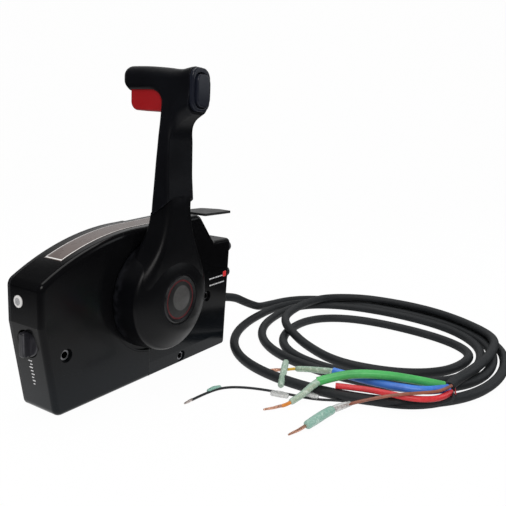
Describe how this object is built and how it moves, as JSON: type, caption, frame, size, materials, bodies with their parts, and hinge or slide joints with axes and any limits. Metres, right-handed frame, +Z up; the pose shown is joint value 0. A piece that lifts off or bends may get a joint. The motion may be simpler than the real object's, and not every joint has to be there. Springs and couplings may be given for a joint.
{
  "type": "boat throttle control lever",
  "caption": "Side-mount boat engine remote control: flared lever with neutral-lock grip, trim rocker, friction knob, key and stop switches and a coiled harness.",
  "frame": {"origin": "on the flat base, straight below the lever's pivot axis, at the middle of the box's depth", "axes": "X along the box, +Y towards the mounting face on the back, +Z up; the lever's pivot axis runs along Y"},
  "size_m": [0.5682, 0.3663, 0.3193],
  "materials": {
    "cover_black": "satin black, slightly glossy",
    "housing_black": "black painted casting",
    "lever_black": "satin black painted casting",
    "grip_black": "satin blue-black moulding",
    "steel": "bright zinc-plated",
    "gear_steel": "machined",
    "spring_steel": "bright",
    "bush_brass": "turned",
    "cap_black": "gloss black",
    "ring_red": "gloss dark red",
    "disc_grey": "gloss dark grey",
    "trigger_red": "gloss red",
    "switch_dark": "satin dark blue-grey",
    "knob_black": "satin black",
    "lens_pale": "frosted pale",
    "lever_sheet": "black painted sheet steel",
    "switch_body": "moulded black",
    "switch_chrome": "polished",
    "stop_red": "gloss red",
    "inner_nylon": "natural nylon",
    "rubber_black": "matte black",
    "lead_green": "satin green tubing",
    "lead_blue": "satin blue tubing",
    "lead_red": "satin red tubing",
    "sleeve_clear": "clear green shrink sleeve",
    "lead_brown": "brown insulation"
  },
  "bodies": {
    "housing": {"front_cover_left": "cover_black", "front_cover_right": "cover_black", "back_housing": "housing_black", "mounting_sleeves": "steel", "cover_screws": "steel", "shaft_bush_front": "bush_brass", "shaft_bush_rear": "bush_brass", "neutral_lock_ring": "gear_steel", "gear_studs": "steel", "detent_roller": "steel", "detent_spring": "spring_steel", "neutral_switch": "switch_body", "warning_buzzer": "switch_body", "cable_port_plate": "housing_black", "cable_anchor": "inner_nylon", "friction_shoe": "inner_nylon", "indicator_lens": "lens_pale", "key_switch_body": "switch_body", "key_switch_nut": "switch_chrome", "stop_switch_body": "switch_body", "stop_switch_nut": "switch_chrome", "free_throttle_stud": "steel", "harness_grommet": "rubber_black", "harness_lead": "rubber_black", "harness_coil": "rubber_black", "green_lead": "lead_green", "blue_lead": "lead_blue", "red_lead": "lead_red", "black_lead": "rubber_black", "brown_lead": "lead_brown", "green_sleeve": "sleeve_clear", "blue_sleeve": "sleeve_clear", "teal_sleeve": "sleeve_clear"},
    "lever": {"lever_arm": "lever_black", "grip_cover": "grip_black", "hub_cap_ring": "cap_black", "hub_red_ring": "ring_red", "hub_disc": "disc_grey", "hub_bolt": "steel", "main_shaft": "steel", "drive_gear": "gear_steel", "switch_bezel": "switch_dark", "trigger_spring": "spring_steel"},
    "trigger": {"neutral_trigger": "trigger_red", "lock_rod": "steel"},
    "rocker": {"trim_rocker": "switch_dark"},
    "free_throttle": {"free_throttle_lever": "lever_sheet"},
    "friction_control": {"friction_knob": "knob_black", "friction_screw": "steel"},
    "key": {"key_barrel": "switch_chrome"},
    "stop": {"stop_button": "stop_red"},
    "throttle_drive": {"throttle_gear": "gear_steel", "throttle_clevis_pin": "steel"},
    "shift_drive": {"shift_gear": "gear_steel", "shift_clevis_pin": "steel"}
  },
  "joints": [
    {"name": "lever_swing", "type": "hinge", "parent": "housing", "child": "lever", "pos_m": [0, 0, 0.0908], "axis": [0, 1, 0], "range_deg": [-80, 80]},
    {"name": "trigger_slide", "type": "slide", "parent": "lever", "child": "trigger", "axis": [0, 0, 1], "range_m": [0, 0.006], "stiffness_N_per_m": 400, "springref_m": -0.004, "deforming": ["trigger_spring"]},
    {"name": "trim_rock", "type": "hinge", "parent": "lever", "child": "rocker", "pos_m": [0, -0.0686, 0.2978], "axis": [1, 0, 0], "range_deg": [-6, 6], "stiffness_Nm_per_rad": 0.08},
    {"name": "free_throttle_swing", "type": "hinge", "parent": "housing", "child": "free_throttle", "pos_m": [0, 0, 0.0908], "axis": [0, -1, 0], "range_deg": [0, 32]},
    {"name": "friction_turn", "type": "hinge", "parent": "housing", "child": "friction_control", "pos_m": [-0.1306, 0, 0.0685], "axis": [1, 0, 0], "range_deg": [-90, 90]},
    {"name": "key_turn", "type": "hinge", "parent": "housing", "child": "key", "pos_m": [0.135, 0, 0.118], "axis": [1, 0, 0], "range_deg": [0, 100]},
    {"name": "stop_press", "type": "slide", "parent": "housing", "child": "stop", "axis": [-1, 0, 0], "range_m": [0, 0.003], "stiffness_N_per_m": 500},
    {"name": "throttle_turn", "type": "hinge", "parent": "housing", "child": "throttle_drive", "pos_m": [-0.05081, 0, 0.06975], "axis": [0, 1, 0], "range_deg": [-46, 46]},
    {"name": "shift_turn", "type": "hinge", "parent": "housing", "child": "shift_drive", "pos_m": [0.05081, 0, 0.06975], "axis": [0, 1, 0], "range_deg": [-46, 46]}
  ],
  "couplings": [
    {"joint": "throttle_turn", "follows": "lever_swing", "ratio": -0.57143},
    {"joint": "shift_turn", "follows": "lever_swing", "ratio": -0.57143}
  ]
}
· · ·
■ PROBLEM REQUIREMENTS ■
Extract the listing in its entirety, matching it exactly.

■ ANSWER TO THIS PROBLEM ■
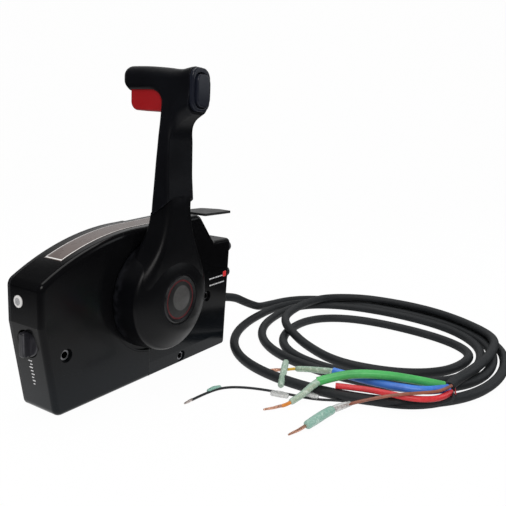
Describe how this object is built and how it moves, as JSON: type, caption, frame, size, materials, bodies with their parts, and hinge or slide joints with axes and any limits. Metres, right-handed frame, +Z up; the pose shown is joint value 0. A piece that lifts off or bends may get a joint. The motion may be simpler than the real object's, and not every joint has to be there. Springs and couplings may be given for a joint.
{
  "type": "boat throttle control lever",
  "caption": "Side-mount boat engine remote control: flared lever with neutral-lock grip, trim rocker, friction knob, key and stop switches and a coiled harness.",
  "frame": {"origin": "on the flat base, straight below the lever's pivot axis, at the middle of the box's depth", "axes": "X along the box, +Y towards the mounting face on the back, +Z up; the lever's pivot axis runs along Y"},
  "size_m": [0.5682, 0.3663, 0.3193],
  "materials": {
    "cover_black": "satin black, slightly glossy",
    "housing_black": "black painted casting",
    "lever_black": "satin black painted casting",
    "grip_black": "satin blue-black moulding",
    "steel": "bright zinc-plated",
    "gear_steel": "machined",
    "spring_steel": "bright",
    "bush_brass": "turned",
    "cap_black": "gloss black",
    "ring_red": "gloss dark red",
    "disc_grey": "gloss dark grey",
    "trigger_red": "gloss red",
    "switch_dark": "satin dark blue-grey",
    "knob_black": "satin black",
    "lens_pale": "frosted pale",
    "lever_sheet": "black painted sheet steel",
    "switch_body": "moulded black",
    "switch_chrome": "polished",
    "stop_red": "gloss red",
    "inner_nylon": "natural nylon",
    "rubber_black": "matte black",
    "lead_green": "satin green tubing",
    "lead_blue": "satin blue tubing",
    "lead_red": "satin red tubing",
    "sleeve_clear": "clear green shrink sleeve",
    "lead_brown": "brown insulation"
  },
  "bodies": {
    "housing": {"front_cover_left": "cover_black", "front_cover_right": "cover_black", "back_housing": "housing_black", "mounting_sleeves": "steel", "cover_screws": "steel", "shaft_bush_front": "bush_brass", "shaft_bush_rear": "bush_brass", "neutral_lock_ring": "gear_steel", "gear_studs": "steel", "detent_roller": "steel", "detent_spring": "spring_steel", "neutral_switch": "switch_body", "warning_buzzer": "switch_body", "cable_port_plate": "housing_black", "cable_anchor": "inner_nylon", "friction_shoe": "inner_nylon", "indicator_lens": "lens_pale", "key_switch_body": "switch_body", "key_switch_nut": "switch_chrome", "stop_switch_body": "switch_body", "stop_switch_nut": "switch_chrome", "free_throttle_stud": "steel", "harness_grommet": "rubber_black", "harness_lead": "rubber_black", "harness_coil": "rubber_black", "green_lead": "lead_green", "blue_lead": "lead_blue", "red_lead": "lead_red", "black_lead": "rubber_black", "brown_lead": "lead_brown", "green_sleeve": "sleeve_clear", "blue_sleeve": "sleeve_clear", "teal_sleeve": "sleeve_clear"},
    "lever": {"lever_arm": "lever_black", "grip_cover": "grip_black", "hub_cap_ring": "cap_black", "hub_red_ring": "ring_red", "hub_disc": "disc_grey", "hub_bolt": "steel", "main_shaft": "steel", "drive_gear": "gear_steel", "switch_bezel": "switch_dark", "trigger_spring": "spring_steel"},
    "trigger": {"neutral_trigger": "trigger_red", "lock_rod": "steel"},
    "rocker": {"trim_rocker": "switch_dark"},
    "free_throttle": {"free_throttle_lever": "lever_sheet"},
    "friction_control": {"friction_knob": "knob_black", "friction_screw": "steel"},
    "key": {"key_barrel": "switch_chrome"},
    "stop": {"stop_button": "stop_red"},
    "throttle_drive": {"throttle_gear": "gear_steel", "throttle_clevis_pin": "steel"},
    "shift_drive": {"shift_gear": "gear_steel", "shift_clevis_pin": "steel"}
  },
  "joints": [
    {"name": "lever_swing", "type": "hinge", "parent": "housing", "child": "lever", "pos_m": [0, 0, 0.0908], "axis": [0, 1, 0], "range_deg": [-80, 80]},
    {"name": "trigger_slide", "type": "slide", "parent": "lever", "child": "trigger", "axis": [0, 0, 1], "range_m": [0, 0.006], "stiffness_N_per_m": 400, "springref_m": -0.004, "deforming": ["trigger_spring"]},
    {"name": "trim_rock", "type": "hinge", "parent": "lever", "child": "rocker", "pos_m": [0, -0.0686, 0.2978], "axis": [1, 0, 0], "range_deg": [-6, 6], "stiffness_Nm_per_rad": 0.08},
    {"name": "free_throttle_swing", "type": "hinge", "parent": "housing", "child": "free_throttle", "pos_m": [0, 0, 0.0908], "axis": [0, -1, 0], "range_deg": [0, 32]},
    {"name": "friction_turn", "type": "hinge", "parent": "housing", "child": "friction_control", "pos_m": [-0.1306, 0, 0.0685], "axis": [1, 0, 0], "range_deg": [-90, 90]},
    {"name": "key_turn", "type": "hinge", "parent": "housing", "child": "key", "pos_m": [0.135, 0, 0.118], "axis": [1, 0, 0], "range_deg": [0, 100]},
    {"name": "stop_press", "type": "slide", "parent": "housing", "child": "stop", "axis": [-1, 0, 0], "range_m": [0, 0.003], "stiffness_N_per_m": 500},
    {"name": "throttle_turn", "type": "hinge", "parent": "housing", "child": "throttle_drive", "pos_m": [-0.05081, 0, 0.06975], "axis": [0, 1, 0], "range_deg": [-46, 46]},
    {"name": "shift_turn", "type": "hinge", "parent": "housing", "child": "shift_drive", "pos_m": [0.05081, 0, 0.06975], "axis": [0, 1, 0], "range_deg": [-46, 46]}
  ],
  "couplings": [
    {"joint": "throttle_turn", "follows": "lever_swing", "ratio": -0.57143},
    {"joint": "shift_turn", "follows": "lever_swing", "ratio": -0.57143}
  ]
}